A few years ago, many industry pundits were predicting that we could expect fully autonomous cars to be cruising the streets by 2020. As we grew closer to 2020, however, the little rascals started to pull back, pushing the date of widespread deployment further and further into the future.

Autonomous Ford Fusion at ESC Silicon Valley 2019 (Click image to see a larger version — Image source: Max Maxfield)

In August of this year, I was presenting a couple of papers at the Embedded Systems Conference (ESC) in Silicon Valley. As part of this, I got to ride in an autonomous Ford Fusion. On the one hand, it has to be acknowledged that this was an interesting experience. On the other hand, there was someone sitting in the driver’s seat, “Just in case.” Also, the ride was painfully slow.

One of the keynote presentations at the conference was given by the guy who headed Google’s self-driving car project. This project has now been spun off as a subsidiary of Alphabet (Google’s parent company) called Waymo, which stands for a new way forward in mobility.

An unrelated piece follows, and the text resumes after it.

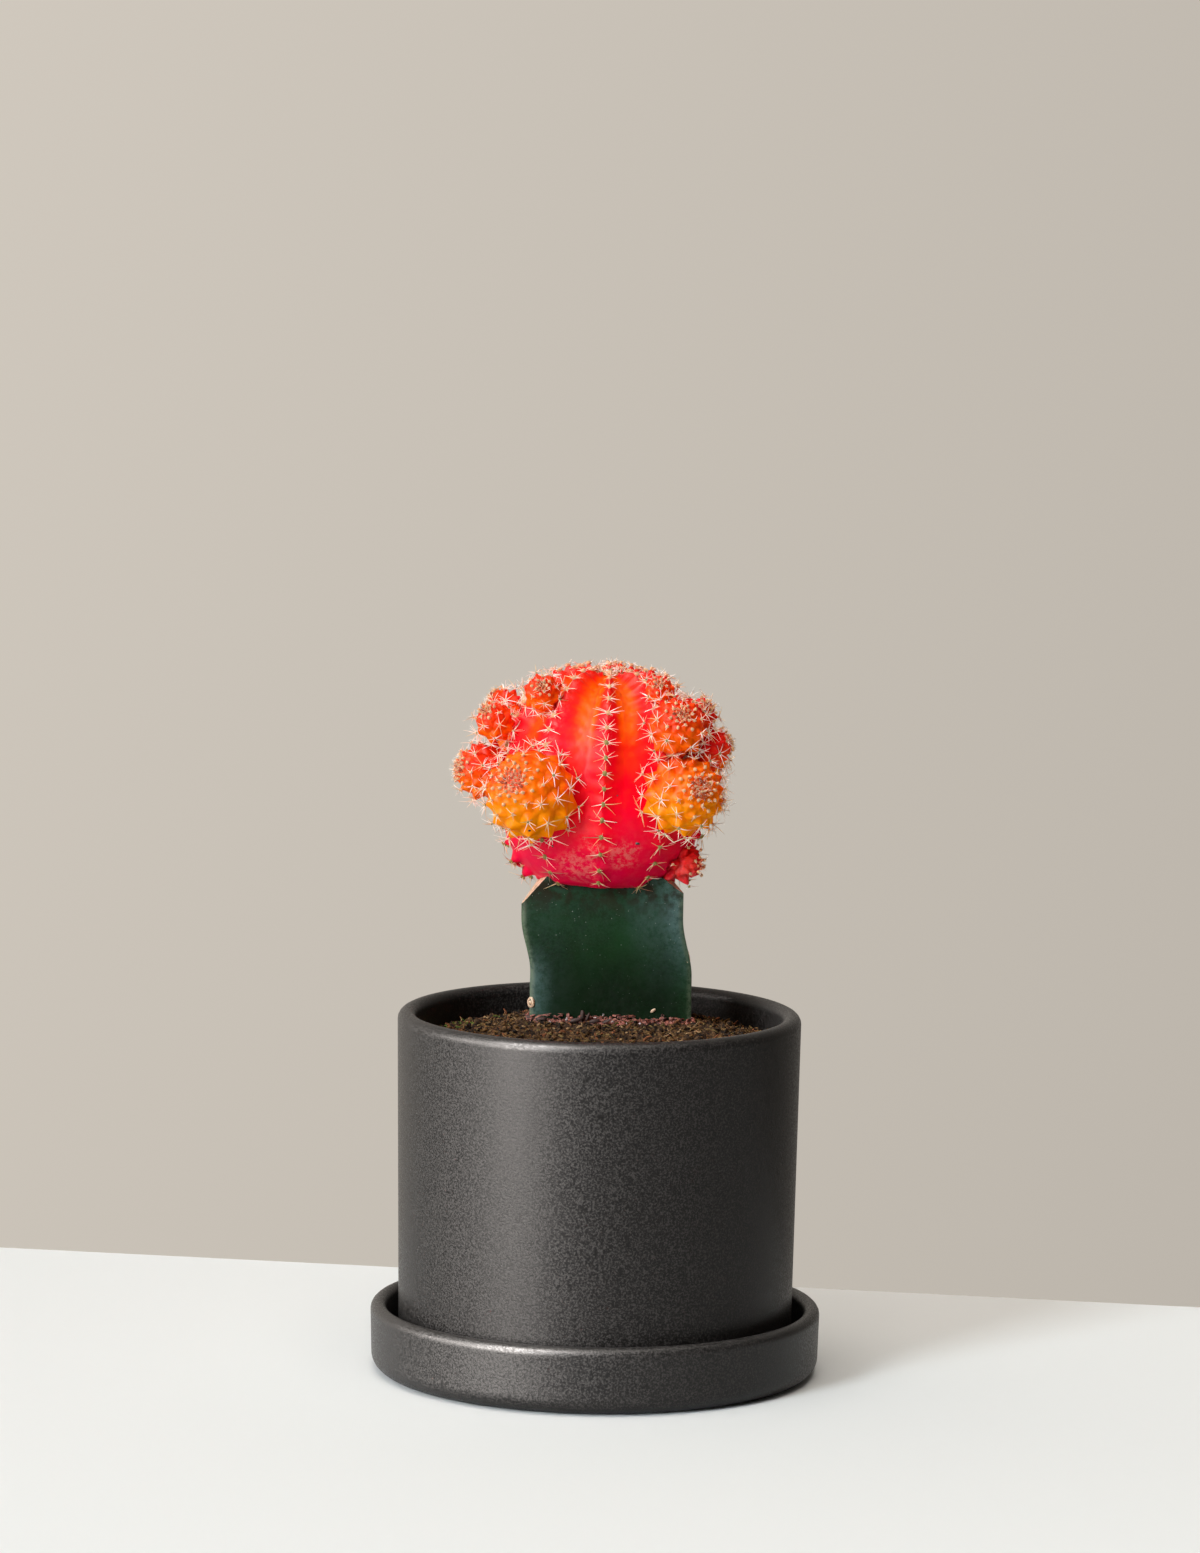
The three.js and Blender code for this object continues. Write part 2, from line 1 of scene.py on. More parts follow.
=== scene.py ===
# A potted moon cactus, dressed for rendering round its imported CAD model: a stoneware pot on its
# saucer, potting mix, a green three-sided rootstock and a grafted red head with seventeen offset
# heads. Shapes are worked out in millimetres and become metres when a piece is made. The origin
# is the middle of the saucer's underside, -Y is the front and +X is the right.
import itertools
import math

import bmesh
import bpy
import numpy as np
from mathutils import Matrix, Vector


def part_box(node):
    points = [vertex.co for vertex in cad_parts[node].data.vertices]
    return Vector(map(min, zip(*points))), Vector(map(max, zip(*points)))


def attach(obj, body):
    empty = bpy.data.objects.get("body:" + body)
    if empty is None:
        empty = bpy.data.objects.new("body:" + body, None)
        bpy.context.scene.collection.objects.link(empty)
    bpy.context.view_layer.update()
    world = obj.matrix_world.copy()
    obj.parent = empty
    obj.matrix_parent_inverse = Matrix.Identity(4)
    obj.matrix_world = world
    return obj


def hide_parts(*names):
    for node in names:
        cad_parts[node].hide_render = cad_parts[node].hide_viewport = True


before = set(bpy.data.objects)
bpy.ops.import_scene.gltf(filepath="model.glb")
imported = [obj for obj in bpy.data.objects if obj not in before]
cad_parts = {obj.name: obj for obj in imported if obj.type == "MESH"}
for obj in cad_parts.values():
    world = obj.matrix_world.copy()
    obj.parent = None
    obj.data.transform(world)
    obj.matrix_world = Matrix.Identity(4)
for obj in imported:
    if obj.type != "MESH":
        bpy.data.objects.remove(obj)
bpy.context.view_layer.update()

MM = 0.001


def box_mm(node):
    """The lowest and the highest corner of a CAD node, in millimetres."""
    return [np.array(corner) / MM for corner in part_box(node)]


UP = np.array([0, 0, 1])
PLAN = [1, 1, 0]
NOWHERE = -1e3
SAUCER_HIGH = box_mm("saucer")[1]
POT_LOW, POT_HIGH = box_mm("pot")
SOIL_LOW = box_mm("soil")[0]
STEM_LOW, STEM_HIGH = box_mm("rootstock")

# Pottery
ROUND_SEGMENTS = 192
ARC_STEPS = 10
RING_GAP = 0.4
DRAIN_RADIUS = 6
FOOT_RECESS = 1
FOOT_BEVEL = 1
SAUCER_FOOT = SAUCER_HIGH[0] - 0.3
SAUCER = {"wall": 4.2, "floor": 4.6, "heel": 4.4, "cove": 3, "foot_width": 6}
POT_FOOT = 51.3
POT = {"wall": 4.8, "floor": 6, "heel": 3, "cove": 4, "foot_width": 4}
POT_INSIDE = POT_HIGH[0] - POT["wall"]

# Strands and lumps
STRAND_STEPS = 5
# How much of a lump's roughness is fine, and how far apart lumps lie in the noise that shapes them
LUMP_GRAIN = 1.3
LUMP_SHIFT = 7.7

# Potting mix
SOIL_AT_WALL = 87.2
SOIL_SINKS_BEHIND = 2.5
SOIL_AT_STEM = 91.2
SOIL_STATIONS = 260
SOIL_RINGS = 70
SOIL_OFF_WALL = 0.1
SOIL_OFF_STEM = 0.15
SOIL_OFF_FOOT = 0.4
SOIL_UNDER_STEM = 0.4
SOIL_CHAMFER = 5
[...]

Sad to relate, I can’t recall the guy’s name, but he gave a really interesting talk, including photos from the first DARPA Grand Challenge in 2004. A lot of these photos showed vehicles upside down in ditches or sinking in ponds. The prospect of a fully autonomous car seemed a long way away back then. Now, only 15 years later, the first limited-scale real-world deployments have come to pass.

For example, my chum Charles Pfeil just sent me a link to an article titled Waymo’s Driverless Car: Ghost-Riding in the Back Seat. As we see in this video — which was posted only yesterday as I pen these words — Andy Hawkins from The Verge got to ride in one of Waymo’s fully driverless vehicles, which are providing passenger trips in the suburbs outside Phoenix, Arizona.


Now, Phoenix is a great area for autonomous cars, as compared to other locations that are inundated with problematic environmental conditions like rain, fog, ice, and snow. Restricting autonomous cars to a relatively small, well-defined area that typically enjoys good weather obviously makes things much simpler for the cars. “Still and all,” as they say in Ireland, this really is a giant leap forward.

Personally, I now think we can expect widespread deployment of fully autonomous cars by about 2030. Do you agree with this assessment, or do you think I’m being overly optimistic?